We know he served time—about 10 years, with a trial and an actual post-conviction sentence—in prison. There, he learned a few things. He learned how to count cards, for sure, giving him an edge at blackjack tables in casinos, as he travels across the country making modest winnings to keep the casinos from booting him.

He also discovered the benefit of a regular routine, a daily regiment, and series of tasks. One detail about Will's life is especially haunting. Whenever he arrives in the room of whatever inexpensive motel where he's staying (He refuses to take a room at any casino, lest anyone look into his life), Will unpacks a series of sheets from his suitcase, covers all of the furniture, and takes the added time to tie up any loose cloth hanging from the sheets.

The process strips the room of any color, any personality, and any sense of normalcy. Beneath that, there's a kind of implicit threat, as if this is a room waiting for some kind of crime to occur at any moment—and some sort of cover-up to immediately follow it.

What is Will hiding—not only from the world, but also, in a way, from himself? That's the central question of Schrader's film, and it constantly evolves as more and more about the character is revealed.

The loose plot follows Will on his cross-country trips to assorted casinos. It's an entirely anonymous enterprise: The cities don't matter, and the actual casinos only matter in that Will knows the indigenous origin of some of their names. At night, writing in notebooks within those bare motel rooms, Will explains the mechanics and math of card counting, while also detailing how prison made him into the man of austere living, regular habit, and low risk that he is today. It's a reform of some sort, perhaps, although the routine and constant movement helps to keep something within him at bay, too.

Three other characters fit in some form of prominence in Will's story. The first is La Linda (Tiffany Haddish), who knows Will from playing poker with him a few times on his low-key tour. She wants to make him part of her "stable" of players, financially backed by people with a lot of money and participating in official tournaments.

He doesn't want any of that—the spotlight and the potential debt—until he meets a young man named Cirk (Tye Sheridan), pronounced "Kirk." They meet at a talk by the third figure, an independent security consultant named Gordo (Willem Dafoe).
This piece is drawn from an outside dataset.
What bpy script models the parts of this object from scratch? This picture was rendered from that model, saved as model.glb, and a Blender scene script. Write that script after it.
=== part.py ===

Both Will and Cirk's father knew Gordo, back in the days when they were in the military and the government established a wide ring of "enhanced interrogation" practices for suspected terrorists (A stunning, one-take flashback sequence takes us through the halls of Abu Ghraib, with a camera lens peeling away the image, as more and more visions of torture are uncovered). Will ended up in prison, and Cirk was left without a father. If Will agrees to play for La Linda, he might be able to make enough money to help Cirk and atone for some of his sins. The "Kid," as Will starts calling him, has other, darker plans for making things right.

Part of Schrader's game here is the mystery of Will, what he's capable of doing and willing to do, and what his actual goals are. Another part of it, though, is establishing the same sense of routine that keeps Will going. He plays cards, has a drink at the bar, and talks to his new sort-of friends and other acquaintances about anything but the events that define him. We watch all of this, with a growing knowledge of Will's history and apparent motives, and the effect, highlighted by the hypnotizing stillness of Isaac's stone-faced performance, is an unnerving combination of monotony and menace.

Some of this feels inconsistent (The combination of Will's back story and the world of gambling never quite gels thematically) or unconvincing (A romance between Will and La Linda is undermined by a lot of shoptalk and its consummation arriving as a punch line), but The Card Counter is as much about the smaller details as the more significant ones. Through those, we come to understand the complexity and paradox of the eponymous character, while Schrader creates a mood that lulls us into complacency, as well as some optimism, before revealing who Will actually can be.